I already know, I am aware of my errors,
But I understand that love pardons all.”

What sort of love would forgive unremitting hate? Linking my own story with the public process of coalition-building, I’ve learned some lessons. Attempting to communicate with someone who has traditionally seen “us” as their enemy requires two important changes in perspective. It requires that we learn to agree to disagree on some issues, rather than seeking to punish, or convert, those who disagree with us. And having tabled some sources of conflict, we must learn to focus on some shared interests, even as distrust or dislike continues. In my own life, I find it easy to agree to disagree on almost any issue with people who are willing to focus with an open mind on one shared interest: what is in the best interest of our children? (And I mean this in terms of future generations, as well as literal children that we have co-created).

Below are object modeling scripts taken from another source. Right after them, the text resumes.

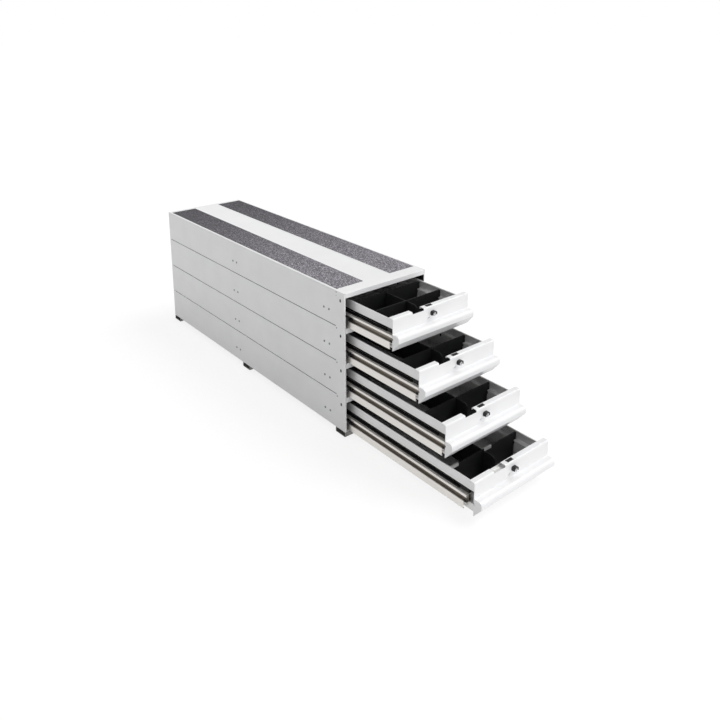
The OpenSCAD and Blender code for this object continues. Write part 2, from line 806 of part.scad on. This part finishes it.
module tray_2() {
    tray(2);
}
module front_2() {
    front(2);
}
module dividers_2() {
    dividers(2);
}
module runners_2() {
    runners(2);
}
module glide_pads_2() {
    glide_pads(2);
}
module front_rollers_2() {
    front_rollers(2);
}
module tail_rollers_2() {
    tail_rollers(2);
}
module latch_2() {
    latch(2);
}
module lock_housing_2() {
    lock_housing(2);
}
module lock_barrel_2() {
    lock_barrel(2);
}

module tray_3() {
    tray(3);
}
module front_3() {
    front(3);
}
module dividers_3() {
    dividers(3);
}
module runners_3() {
    runners(3);
}
module glide_pads_3() {
    glide_pads(3);
}
module front_rollers_3() {
    front_rollers(3);
}
module tail_rollers_3() {
    tail_rollers(3);
}
module latch_3() {
    latch(3);
}
module lock_housing_3() {
    lock_housing(3);
}
module lock_barrel_3() {
    lock_barrel(3);
}

module tray_4() {
    tray(4);
}
module front_4() {
    front(4);
}
module dividers_4() {
    dividers(4);
}
module runners_4() {
    runners(4);
}
module glide_pads_4() {
    glide_pads(4);
}
module front_rollers_4() {
    front_rollers(4);
}
module tail_rollers_4() {
    tail_rollers(4);
}
module latch_4() {
    latch(4);
}
module lock_housing_4() {
    lock_housing(4);
}
module lock_barrel_4() {
    lock_barrel(4);
}

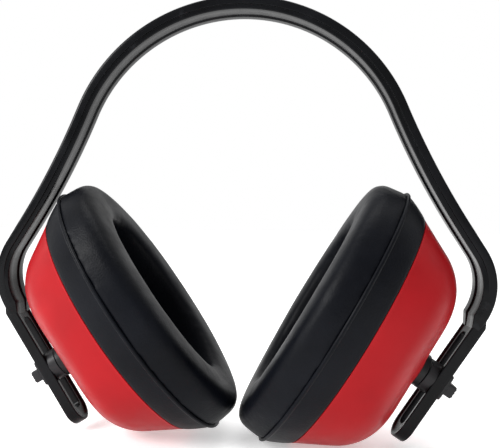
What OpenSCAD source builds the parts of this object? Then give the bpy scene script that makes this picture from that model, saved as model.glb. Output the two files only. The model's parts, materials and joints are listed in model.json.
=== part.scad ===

After eight years of my sojourn through celibacy, I can reaffirm Guerra’s belief that love is a necessary illusion to anchor one to a reality apart from bitterness. My imprescindible ilusión” is of other kinds of love…love of my children, love of justice, love of the earth, all guided by a love of future generations.

As old folks say, I feel I have been “called and set aside.” And in this separate reality, a parallel existence fuera del alcanze de la mujer, I bide my time. I sometimes long for, and I am certain I retain the capacity, to give and receive pleasure. But I only feel willing to abandon myself to pleasure if it is a byproduct of something greater than man and woman.

* * *

I would like to dedicate this essay to my friend Sandra Pedregal, formerly my Spanish teacher in San Diego, and to Sela, mi hija, mi mejor estudiante, mi maestra verdadera.